— Begin STORED ROWS —

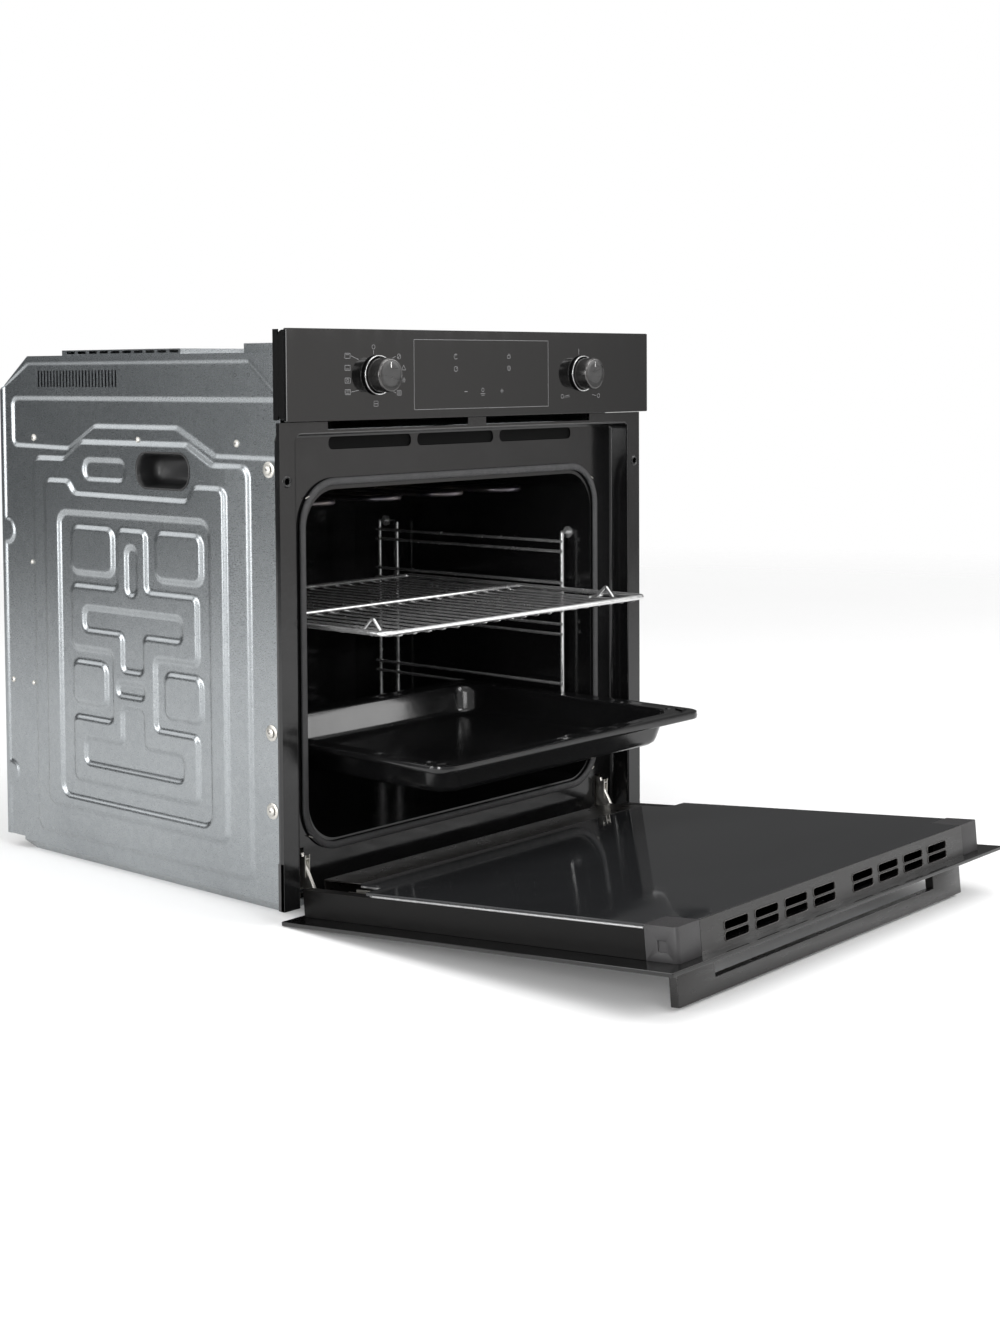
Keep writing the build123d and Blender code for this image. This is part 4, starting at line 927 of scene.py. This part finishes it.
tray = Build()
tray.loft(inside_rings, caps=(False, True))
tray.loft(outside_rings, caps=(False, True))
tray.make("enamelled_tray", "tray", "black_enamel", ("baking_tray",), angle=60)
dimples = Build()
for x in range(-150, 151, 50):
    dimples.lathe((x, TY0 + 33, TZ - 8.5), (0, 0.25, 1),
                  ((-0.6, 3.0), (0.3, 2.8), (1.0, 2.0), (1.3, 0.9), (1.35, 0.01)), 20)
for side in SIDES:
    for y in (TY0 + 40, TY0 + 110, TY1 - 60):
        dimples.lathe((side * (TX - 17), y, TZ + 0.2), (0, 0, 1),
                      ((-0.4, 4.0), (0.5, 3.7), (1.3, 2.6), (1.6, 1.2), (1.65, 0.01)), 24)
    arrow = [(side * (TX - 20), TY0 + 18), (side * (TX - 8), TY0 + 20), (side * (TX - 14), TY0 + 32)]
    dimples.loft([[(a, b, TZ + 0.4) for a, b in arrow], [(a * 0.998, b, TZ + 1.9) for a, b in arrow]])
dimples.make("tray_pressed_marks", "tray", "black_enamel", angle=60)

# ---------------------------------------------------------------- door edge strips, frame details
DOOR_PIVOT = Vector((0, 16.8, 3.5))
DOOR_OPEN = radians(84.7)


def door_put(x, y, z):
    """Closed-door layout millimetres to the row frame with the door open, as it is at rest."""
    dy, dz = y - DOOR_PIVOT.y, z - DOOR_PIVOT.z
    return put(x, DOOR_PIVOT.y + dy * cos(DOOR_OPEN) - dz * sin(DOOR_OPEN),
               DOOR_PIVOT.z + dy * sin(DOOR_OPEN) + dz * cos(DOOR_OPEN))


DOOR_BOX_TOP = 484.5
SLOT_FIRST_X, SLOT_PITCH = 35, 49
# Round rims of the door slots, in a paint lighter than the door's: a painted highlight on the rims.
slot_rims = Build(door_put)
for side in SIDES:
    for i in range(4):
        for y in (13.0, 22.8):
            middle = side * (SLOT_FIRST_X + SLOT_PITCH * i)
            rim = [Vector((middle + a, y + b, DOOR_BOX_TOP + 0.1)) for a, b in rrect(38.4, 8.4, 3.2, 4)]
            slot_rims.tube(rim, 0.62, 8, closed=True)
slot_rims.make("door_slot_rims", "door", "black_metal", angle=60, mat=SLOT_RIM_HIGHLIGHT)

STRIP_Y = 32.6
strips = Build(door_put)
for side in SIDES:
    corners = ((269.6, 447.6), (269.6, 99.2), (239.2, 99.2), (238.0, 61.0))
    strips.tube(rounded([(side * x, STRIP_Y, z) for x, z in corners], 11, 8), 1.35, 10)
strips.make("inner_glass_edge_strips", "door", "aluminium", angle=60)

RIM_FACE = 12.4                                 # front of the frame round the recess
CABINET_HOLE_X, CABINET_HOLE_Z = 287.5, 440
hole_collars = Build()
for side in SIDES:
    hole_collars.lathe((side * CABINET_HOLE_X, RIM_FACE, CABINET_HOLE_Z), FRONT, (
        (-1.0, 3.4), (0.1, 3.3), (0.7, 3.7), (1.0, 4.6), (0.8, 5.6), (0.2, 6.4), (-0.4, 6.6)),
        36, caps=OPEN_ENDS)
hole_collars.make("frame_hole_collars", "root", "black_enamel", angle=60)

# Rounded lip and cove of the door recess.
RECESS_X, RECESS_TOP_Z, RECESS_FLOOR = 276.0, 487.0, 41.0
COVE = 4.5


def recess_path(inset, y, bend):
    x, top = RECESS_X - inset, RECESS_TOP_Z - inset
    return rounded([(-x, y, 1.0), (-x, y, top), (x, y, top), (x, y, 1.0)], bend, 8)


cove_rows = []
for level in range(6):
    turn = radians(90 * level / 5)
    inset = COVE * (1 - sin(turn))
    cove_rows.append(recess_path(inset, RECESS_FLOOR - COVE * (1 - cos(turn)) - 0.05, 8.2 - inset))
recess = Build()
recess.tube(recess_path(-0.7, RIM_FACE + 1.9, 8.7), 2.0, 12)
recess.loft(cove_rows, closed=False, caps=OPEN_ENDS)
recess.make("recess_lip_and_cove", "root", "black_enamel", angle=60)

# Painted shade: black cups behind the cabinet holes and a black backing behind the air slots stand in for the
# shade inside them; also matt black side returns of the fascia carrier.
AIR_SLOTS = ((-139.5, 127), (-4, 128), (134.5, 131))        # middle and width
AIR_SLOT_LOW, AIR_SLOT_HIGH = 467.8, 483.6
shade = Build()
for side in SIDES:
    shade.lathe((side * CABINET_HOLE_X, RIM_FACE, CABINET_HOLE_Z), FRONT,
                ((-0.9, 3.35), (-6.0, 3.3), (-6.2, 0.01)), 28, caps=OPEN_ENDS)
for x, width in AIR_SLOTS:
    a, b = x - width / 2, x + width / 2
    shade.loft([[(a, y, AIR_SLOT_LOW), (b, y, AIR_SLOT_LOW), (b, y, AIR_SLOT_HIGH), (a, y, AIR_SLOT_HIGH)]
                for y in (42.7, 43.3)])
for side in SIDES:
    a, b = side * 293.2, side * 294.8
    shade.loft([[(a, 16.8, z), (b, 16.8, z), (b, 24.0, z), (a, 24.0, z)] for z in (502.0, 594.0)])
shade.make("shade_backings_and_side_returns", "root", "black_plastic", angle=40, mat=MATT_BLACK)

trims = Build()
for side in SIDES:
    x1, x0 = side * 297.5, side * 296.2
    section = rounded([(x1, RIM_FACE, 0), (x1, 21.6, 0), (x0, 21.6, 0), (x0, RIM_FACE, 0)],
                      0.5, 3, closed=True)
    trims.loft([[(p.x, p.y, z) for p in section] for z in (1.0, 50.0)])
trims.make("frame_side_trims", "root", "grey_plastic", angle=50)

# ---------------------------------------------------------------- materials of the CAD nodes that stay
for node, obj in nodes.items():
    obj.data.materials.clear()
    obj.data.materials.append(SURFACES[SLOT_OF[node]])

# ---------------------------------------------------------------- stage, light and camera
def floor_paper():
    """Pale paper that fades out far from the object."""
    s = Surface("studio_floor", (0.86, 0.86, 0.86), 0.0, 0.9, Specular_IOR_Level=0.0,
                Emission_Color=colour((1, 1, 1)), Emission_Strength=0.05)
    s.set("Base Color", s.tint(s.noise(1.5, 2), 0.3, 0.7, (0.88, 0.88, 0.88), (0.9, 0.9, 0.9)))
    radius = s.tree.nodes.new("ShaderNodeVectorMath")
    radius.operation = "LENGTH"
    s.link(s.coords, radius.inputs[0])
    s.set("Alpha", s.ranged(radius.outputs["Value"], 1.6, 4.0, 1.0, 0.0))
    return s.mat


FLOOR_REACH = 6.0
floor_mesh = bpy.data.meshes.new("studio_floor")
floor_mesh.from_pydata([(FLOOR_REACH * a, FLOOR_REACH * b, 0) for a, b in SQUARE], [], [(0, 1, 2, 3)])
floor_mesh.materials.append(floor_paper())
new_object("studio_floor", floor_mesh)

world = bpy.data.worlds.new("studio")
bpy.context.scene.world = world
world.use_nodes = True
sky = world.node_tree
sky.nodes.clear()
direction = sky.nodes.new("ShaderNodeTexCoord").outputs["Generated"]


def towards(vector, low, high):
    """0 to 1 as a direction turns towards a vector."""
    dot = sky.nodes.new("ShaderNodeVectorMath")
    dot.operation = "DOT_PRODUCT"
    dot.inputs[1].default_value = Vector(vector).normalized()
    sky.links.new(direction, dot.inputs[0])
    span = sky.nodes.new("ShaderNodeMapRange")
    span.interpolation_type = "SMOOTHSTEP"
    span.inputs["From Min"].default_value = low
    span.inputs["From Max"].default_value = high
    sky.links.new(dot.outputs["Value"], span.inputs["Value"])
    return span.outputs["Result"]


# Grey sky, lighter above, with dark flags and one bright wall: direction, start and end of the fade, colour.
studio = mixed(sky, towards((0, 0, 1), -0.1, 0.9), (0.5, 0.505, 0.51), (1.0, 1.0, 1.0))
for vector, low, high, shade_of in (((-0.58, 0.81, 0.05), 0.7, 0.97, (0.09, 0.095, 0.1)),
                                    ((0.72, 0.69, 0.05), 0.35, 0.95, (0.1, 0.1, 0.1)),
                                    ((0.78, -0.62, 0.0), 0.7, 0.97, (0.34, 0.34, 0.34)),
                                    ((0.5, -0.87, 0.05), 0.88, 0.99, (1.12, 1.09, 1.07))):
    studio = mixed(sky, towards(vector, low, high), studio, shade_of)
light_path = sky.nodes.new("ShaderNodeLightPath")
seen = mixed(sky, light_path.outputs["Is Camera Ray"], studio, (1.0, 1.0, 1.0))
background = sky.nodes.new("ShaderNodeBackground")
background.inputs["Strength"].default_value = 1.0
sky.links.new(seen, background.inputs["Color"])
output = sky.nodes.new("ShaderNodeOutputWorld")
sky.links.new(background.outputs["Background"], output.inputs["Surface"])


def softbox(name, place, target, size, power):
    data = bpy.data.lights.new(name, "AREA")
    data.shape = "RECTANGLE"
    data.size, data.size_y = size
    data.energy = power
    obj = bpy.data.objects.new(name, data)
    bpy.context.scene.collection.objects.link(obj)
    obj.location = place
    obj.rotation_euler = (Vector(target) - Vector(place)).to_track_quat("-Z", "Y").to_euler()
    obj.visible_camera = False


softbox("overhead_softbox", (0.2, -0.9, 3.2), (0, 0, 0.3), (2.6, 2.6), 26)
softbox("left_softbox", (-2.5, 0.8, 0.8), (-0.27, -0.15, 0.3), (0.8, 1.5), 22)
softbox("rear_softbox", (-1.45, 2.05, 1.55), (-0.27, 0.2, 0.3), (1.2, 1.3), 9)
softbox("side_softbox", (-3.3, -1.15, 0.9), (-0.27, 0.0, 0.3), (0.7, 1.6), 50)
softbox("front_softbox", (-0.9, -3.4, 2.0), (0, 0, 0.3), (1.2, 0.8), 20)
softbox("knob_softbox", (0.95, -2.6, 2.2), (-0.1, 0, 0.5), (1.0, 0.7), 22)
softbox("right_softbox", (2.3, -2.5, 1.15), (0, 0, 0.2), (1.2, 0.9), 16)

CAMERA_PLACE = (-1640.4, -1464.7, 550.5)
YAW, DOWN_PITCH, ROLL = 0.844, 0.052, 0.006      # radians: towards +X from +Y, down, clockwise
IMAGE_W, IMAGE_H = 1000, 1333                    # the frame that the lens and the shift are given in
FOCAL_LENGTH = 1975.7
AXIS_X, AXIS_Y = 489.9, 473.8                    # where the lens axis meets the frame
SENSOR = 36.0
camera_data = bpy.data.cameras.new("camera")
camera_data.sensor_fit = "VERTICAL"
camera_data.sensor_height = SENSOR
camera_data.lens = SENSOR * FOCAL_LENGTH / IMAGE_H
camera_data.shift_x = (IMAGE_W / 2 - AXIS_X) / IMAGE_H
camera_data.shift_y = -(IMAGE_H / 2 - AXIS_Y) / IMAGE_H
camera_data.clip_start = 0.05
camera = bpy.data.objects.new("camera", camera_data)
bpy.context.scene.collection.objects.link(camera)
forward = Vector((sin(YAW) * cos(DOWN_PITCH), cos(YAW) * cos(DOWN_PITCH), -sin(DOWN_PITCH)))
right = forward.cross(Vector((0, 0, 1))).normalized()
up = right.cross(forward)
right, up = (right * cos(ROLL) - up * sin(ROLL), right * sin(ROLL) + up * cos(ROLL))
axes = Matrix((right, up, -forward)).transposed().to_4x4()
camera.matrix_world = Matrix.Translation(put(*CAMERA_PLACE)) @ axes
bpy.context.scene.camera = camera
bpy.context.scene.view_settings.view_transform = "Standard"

— End STORED ROWS —
— Begin STORED ROWS —

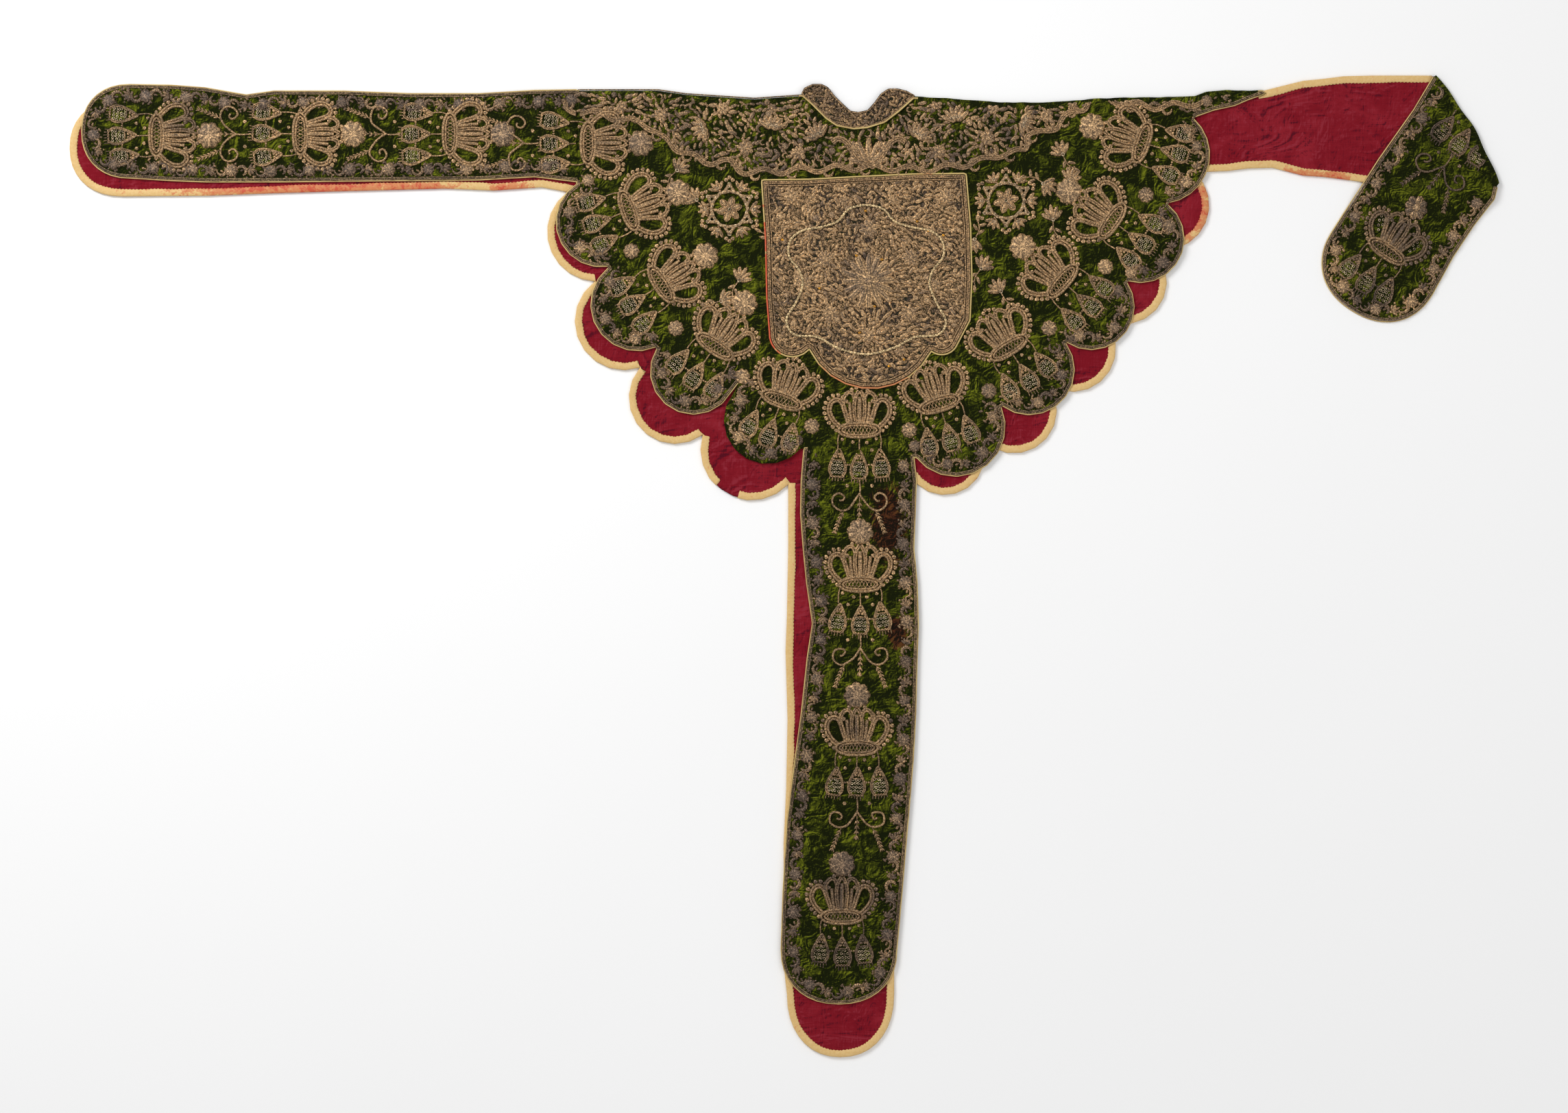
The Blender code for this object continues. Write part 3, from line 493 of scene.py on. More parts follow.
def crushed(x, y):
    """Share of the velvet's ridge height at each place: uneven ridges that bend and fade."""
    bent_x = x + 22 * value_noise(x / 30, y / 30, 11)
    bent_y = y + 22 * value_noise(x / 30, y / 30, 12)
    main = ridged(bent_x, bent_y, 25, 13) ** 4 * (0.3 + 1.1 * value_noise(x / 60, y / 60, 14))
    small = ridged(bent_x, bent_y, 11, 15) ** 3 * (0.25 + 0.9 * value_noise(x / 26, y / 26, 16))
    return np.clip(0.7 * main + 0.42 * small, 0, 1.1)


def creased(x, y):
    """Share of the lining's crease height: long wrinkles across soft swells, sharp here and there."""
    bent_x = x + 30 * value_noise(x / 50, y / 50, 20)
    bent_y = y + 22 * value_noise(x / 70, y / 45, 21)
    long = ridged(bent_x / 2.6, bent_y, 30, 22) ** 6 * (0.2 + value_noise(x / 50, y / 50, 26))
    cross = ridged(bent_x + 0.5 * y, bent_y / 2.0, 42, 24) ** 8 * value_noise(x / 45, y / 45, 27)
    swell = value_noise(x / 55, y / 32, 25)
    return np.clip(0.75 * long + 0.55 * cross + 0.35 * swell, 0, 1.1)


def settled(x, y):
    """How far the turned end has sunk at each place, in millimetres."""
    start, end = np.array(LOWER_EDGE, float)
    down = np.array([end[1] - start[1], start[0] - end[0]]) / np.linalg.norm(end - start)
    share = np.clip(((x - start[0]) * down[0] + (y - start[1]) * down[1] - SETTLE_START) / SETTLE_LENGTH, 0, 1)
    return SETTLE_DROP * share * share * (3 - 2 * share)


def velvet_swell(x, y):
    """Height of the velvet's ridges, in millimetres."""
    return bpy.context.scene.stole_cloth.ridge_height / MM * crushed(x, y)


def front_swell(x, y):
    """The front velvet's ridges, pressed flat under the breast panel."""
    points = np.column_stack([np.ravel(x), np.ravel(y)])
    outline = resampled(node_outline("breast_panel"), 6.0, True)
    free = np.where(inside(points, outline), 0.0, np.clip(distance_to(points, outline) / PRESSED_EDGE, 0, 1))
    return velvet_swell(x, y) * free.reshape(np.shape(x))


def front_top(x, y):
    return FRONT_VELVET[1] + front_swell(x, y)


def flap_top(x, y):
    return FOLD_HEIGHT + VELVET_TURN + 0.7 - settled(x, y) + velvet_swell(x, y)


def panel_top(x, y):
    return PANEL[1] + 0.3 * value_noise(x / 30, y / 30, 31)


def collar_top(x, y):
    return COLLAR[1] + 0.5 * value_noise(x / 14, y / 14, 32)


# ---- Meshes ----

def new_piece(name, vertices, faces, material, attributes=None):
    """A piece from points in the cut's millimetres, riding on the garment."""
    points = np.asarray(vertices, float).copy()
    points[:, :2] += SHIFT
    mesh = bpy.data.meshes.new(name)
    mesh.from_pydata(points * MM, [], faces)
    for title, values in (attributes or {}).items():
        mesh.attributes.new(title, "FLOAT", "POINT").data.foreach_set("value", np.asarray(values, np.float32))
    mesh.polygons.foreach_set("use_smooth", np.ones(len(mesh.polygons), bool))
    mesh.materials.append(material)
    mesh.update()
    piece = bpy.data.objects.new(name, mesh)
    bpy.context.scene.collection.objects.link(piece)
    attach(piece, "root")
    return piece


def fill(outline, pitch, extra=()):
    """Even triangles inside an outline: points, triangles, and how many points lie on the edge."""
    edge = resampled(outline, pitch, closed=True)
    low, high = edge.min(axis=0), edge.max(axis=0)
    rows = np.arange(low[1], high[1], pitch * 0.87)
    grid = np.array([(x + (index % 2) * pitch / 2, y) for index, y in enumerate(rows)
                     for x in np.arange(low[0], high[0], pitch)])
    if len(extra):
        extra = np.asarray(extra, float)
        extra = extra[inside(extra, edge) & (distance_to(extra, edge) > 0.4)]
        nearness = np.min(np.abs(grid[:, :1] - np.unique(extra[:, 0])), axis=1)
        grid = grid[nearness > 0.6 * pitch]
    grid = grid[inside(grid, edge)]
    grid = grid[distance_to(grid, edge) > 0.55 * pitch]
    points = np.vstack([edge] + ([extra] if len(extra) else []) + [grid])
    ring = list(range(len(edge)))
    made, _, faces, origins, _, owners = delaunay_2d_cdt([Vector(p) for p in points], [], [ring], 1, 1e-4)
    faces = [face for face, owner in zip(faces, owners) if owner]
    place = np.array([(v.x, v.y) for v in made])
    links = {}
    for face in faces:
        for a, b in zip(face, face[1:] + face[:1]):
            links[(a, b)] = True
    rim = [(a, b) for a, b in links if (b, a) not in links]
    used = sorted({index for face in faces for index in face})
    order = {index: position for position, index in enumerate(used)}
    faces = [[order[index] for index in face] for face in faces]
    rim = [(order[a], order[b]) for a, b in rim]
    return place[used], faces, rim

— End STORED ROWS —

GOAL → Give the number of lines that carry the word "scene", with nothing added.

WRITTEN REPLY → 9